Last Wednesday saw the biggest single-day loss for Apple in 4 years following the a dive of company’s shares to 6 percent in the midst of the ever increasing competition in the lucrative mobile market.
Both analysts and investors point to a few factors as reasons for the sell-off including a forecast by an influential research company that says Apple is losing ground to its main rival, the Android operating system of Google Inc. There are also rumors that one major stock-clearing house was trying to raise margin requirements for Apple stock trades.
Another reason cited by analysts are fears among investors about a possible hike in the capital gain tax in 2013 if Washington fails to resolve the fiscal cliff, and the news that Nokia outbid Apple to sell its Lumia smartphones through China Mobile, China’s largest wireless carrier.
More than 37 million shares changed hands, translating to a shedding of about $35 billion in market value. The stock was the one of the biggest losses in terms of percentage on the S&P 500 on that day.
Apple shares were once considered the most desirable of portfolio holdings. However, the company’s shares have since then plummeted as Apple struggled to curb the growing competition from rivals since September. Microsoft Corp’s entry into the mobile market as well as strong sales of Amazon.com’s Kindle Fire have significantly threatened Apple’s dominance of the mobile sphere.
Samsung Electronics is also continuing to take away Apple’s dominance with its innovative Galaxy flagship.
Apple CEO Tim Cook, who replaced the charismatic Steve Jobs following his death, is charged with defending its consumer-electronics dominance. Apple is world’s largest technology company.
Brian Battle, director of trading at Performance Trust Capital Partners said that Apple’s current downward spiral is not temporary as it is a long-term management test now that Steve Jobs is out of the picture. He said that Apple needs “another home run” to be able to reach the $700/ share mark again, while referring to the iPad mini, which is simply a smaller version of the current iPad.

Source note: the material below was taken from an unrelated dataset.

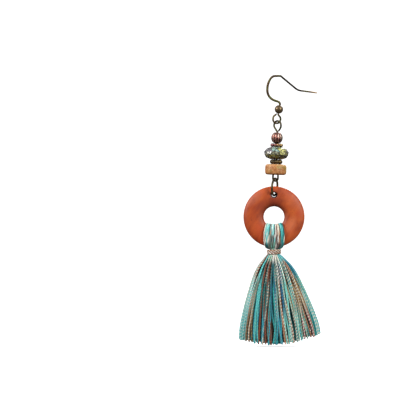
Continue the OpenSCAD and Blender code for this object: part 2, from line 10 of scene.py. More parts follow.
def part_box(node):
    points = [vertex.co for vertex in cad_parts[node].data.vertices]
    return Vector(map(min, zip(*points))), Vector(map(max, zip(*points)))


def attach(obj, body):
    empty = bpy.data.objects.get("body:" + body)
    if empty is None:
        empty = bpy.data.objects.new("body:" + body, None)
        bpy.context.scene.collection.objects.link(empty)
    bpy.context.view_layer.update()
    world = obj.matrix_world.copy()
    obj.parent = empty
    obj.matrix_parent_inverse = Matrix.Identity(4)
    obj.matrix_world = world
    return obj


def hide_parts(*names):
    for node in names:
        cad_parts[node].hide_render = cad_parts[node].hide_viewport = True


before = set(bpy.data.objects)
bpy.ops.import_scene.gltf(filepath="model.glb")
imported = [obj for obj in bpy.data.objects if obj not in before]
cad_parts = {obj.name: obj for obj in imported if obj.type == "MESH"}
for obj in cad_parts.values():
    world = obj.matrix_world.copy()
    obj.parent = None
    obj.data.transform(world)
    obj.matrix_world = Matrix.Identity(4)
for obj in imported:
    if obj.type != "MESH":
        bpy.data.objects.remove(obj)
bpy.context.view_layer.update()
MM = 0.001
UP = Vector((0, 0, 1))


def srgb(code):
    """A colour written as six hex digits, as a linear RGBA."""
    parts = [int(code[i:i + 2], 16) / 255 for i in (0, 2, 4)]
    return tuple(c / 12.92 if c <= 0.04045 else ((c + 0.055) / 1.055) ** 2.4 for c in parts) + (1.0,)


def blend(a, b, share):
    """Colour a where share is 0, and b where it is 1."""
    return tuple(x + (y - x) * share for x, y in zip(a, b))


def eased(x):
    """0 up to 0 and 1 from 1 on, with a smooth rise between them."""
    x = min(1.0, max(0.0, x))
    return x * x * (3 - 2 * x)


# Camera and stage -------------------------------------------------------------------------------------------------
PIXEL = 0.4085 * MM
PICTURE_SIDE = 400
ORIGIN_ACROSS, ORIGIN_DOWN = 278, 76.9  # the pixel of the picture where the origin lies
VIEW_CENTRE = Vector(((PICTURE_SIDE / 2 - ORIGIN_ACROSS) * PIXEL, 0, (ORIGIN_DOWN - PICTURE_SIDE / 2) * PIXEL))
CAMERA_AWAY = 1.2
SENSOR = 36
camera_data = bpy.data.cameras.new("camera")
camera_data.sensor_width = SENSOR
camera_data.lens = SENSOR * CAMERA_AWAY / (PICTURE_SIDE * PIXEL)
camera_data.clip_start = 0.01
camera = bpy.data.objects.new("camera", camera_data)
camera.location = VIEW_CENTRE - Vector((0, CAMERA_AWAY, 0))
camera.rotation_euler = (math.pi / 2, 0, 0)
bpy.context.scene.collection.objects.link(camera)
bpy.context.scene.camera = camera
bpy.context.scene.view_settings.view_transform = "Standard"


# Shader expressions -----------------------------------------------------------------------------------------------
class Value:
    """A socket that carries a number. Arithmetic on it adds Math nodes."""

    def __init__(self, paint, socket):
        self.paint, self.socket = paint, socket

    def math(self, operation, first, second):
        return self.paint.node("Math", {"operation": operation}, {0: first, 1: second})

    def __add__(self, other):
        return self.math("ADD", self, other)

    def __radd__(self, other):
        return self.math("ADD", other, self)

    def __rsub__(self, other):
        return self.math("SUBTRACT", other, self)

    def __mul__(self, other):
        return self.math("MULTIPLY", self, other)

    def __rmul__(self, other):
        return self.math("MULTIPLY", other, self)

    def between(self, low, high):
        """0 at low and 1 at high, eased between them."""
        ends = {"Value": self, "From Min": low, "From Max": high}
        return self.paint.node("MapRange", {"interpolation_type": "SMOOTHSTEP"}, ends)


class Nodes:
    """A node tree, and the nodes that are added to it."""

    def __init__(self, tree):
        self.tree = tree

    def node(self, kind, settings=None, sockets=None, output=0):
        made = self.tree.nodes.new("ShaderNode" + kind)
        for key, value in (settings or {}).items():
            if key == "stops":
                while len(made.color_ramp.elements) < len(value):
                    made.color_ramp.elements.new(1)
                for element, (place, colour) in zip(made.color_ramp.elements, value):
                    element.position, element.color = place, colour
            else:
                setattr(made, key, value)
        for key, value in (sockets or {}).items():
            self.feed(made.inputs[key], value)
        return Value(self, made.outputs[output])

    def feed(self, socket, value):
        if isinstance(value, Value):
            self.tree.links.new(value.socket, socket)
        else:
            socket.default_value = value

    def mix(self, share, a, b):
        """Colour a where share is 0, and b where it is 1."""
        return self.node("Mix", {"data_type": "RGBA"}, {0: share, 6: a, 7: b}, 2)

    def ramp(self, share, stops):
        return self.node("ValToRGB", {"stops": stops}, {0: share})

    def place(self, centre=(0, 0, 0), turn=(0, 0, 0), scale=(1, 1, 1)):
        """Object coordinates, centred, turned and scaled."""
        spot = self.node("TexCoord", output="Object")
        moved = self.node("Mapping", {"vector_type": "TEXTURE"}, {"Vector": spot, "Location": centre, "Rotation": turn})
        return self.node("VectorMath", {"operation": "MULTIPLY"}, {0: moved, 1: scale})

    def noise(self, vector, scale, detail, roughness=0.55):
        sockets = {"Vector": vector, "Scale": scale, "Detail": detail, "Roughness": roughness}
        return self.node("TexNoise", None, sockets, "Fac")


class Paint(Nodes):
    """A material, whose shader its nodes feed."""

    def __init__(self, name, **constants):
        self.material = bpy.data.materials.new(name)
        self.material.use_nodes = True
        super().__init__(self.material.node_tree)
        self.shader = self.tree.nodes["Principled BSDF"]
        for socket, value in constants.items():
            self.shader.inputs[socket.replace("_", " ")].default_value = value

    def set(self, **inputs):
        for socket, value in inputs.items():
            self.feed(self.shader.inputs[socket.replace("_", " ")], value)

    def bump(self, height, strength, distance):
        sockets = {"Height": height, "Strength": strength, "Distance": distance}
        self.set(Normal=self.node("Bump", None, sockets, "Normal"))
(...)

“They need another new product that hits it out of the park. Without that, they could get a gradual grind-down in confidence,” Battle said.
International Data Corp said on Wednesday that Apple will most likely lose ground in tablet computer market this year. The research firm forecast that Apple’s total market share for tablets will decrease to 53.8 percent from 56.3 in 2011. it predicted that Android products will increase their share from 39.8 percent to 42.7 percent over the same period.
The looming fiscal cliff that could significantly affect dividends and capital gains is another concern that pushed investors to shed their shares before 2013. The uncertainty over the hotly debated fiscal cliff issue and the resulting higher tax rates on dividends and capital gains next year are more than enough reasons for investors to sell off their shares.
The massive value of the stock was responsible for single-handedly forcing last Wednesday’s 1.1 percent drop in the Nasdaq 100 Index.
Apple enjoys a 33 percent rise this year, but has since then fallen 24 percent from its record high $705.07 mark on September 21. Apple’s stock plummeted to more than 6.4 percent, closing at %538.7923 last Wednesday.
A few analysts were wondering why Apple stock, which has been one of the most desirable in most of all growth portfolios, has fallen dramatically. Despite the drop, it is expected that Apple will continue to give strong revenue and earnings expansion in the coming years. At this time, one in every two tablets sold everywhere in the world is an iPad.
Apple is busy preparing to launch its flagship iPhone 5 as well as the iPad mini around the world this coming December, including in China and South Korea.
Hudson Square Research analyst Daniel Ernst said: “Apple stock is significantly more volatile than its earnings and innovation stream. And yet the wind blows slightly from the south instead of the east one particular morning, and the stock is down 6 percent.”
“It makes no sense. There are lines around the block for their products all around the world. No other company has that,” he added.
On a separate note, Nokia said it aims to partner with China Mobile in selling its Lumia smartphones to grab back Chinese market share from Apple’s iPhone.
However, some analysts predict that the biggest cellular market in the world will eventually switch to the iPhone.
“China Mobile already carries multiple smartphones from multiple vendors. We continue to expect China Mobile to add the iPhone in the back half of 2013,” said Piper Jaffray’s Gene Munster in a research note.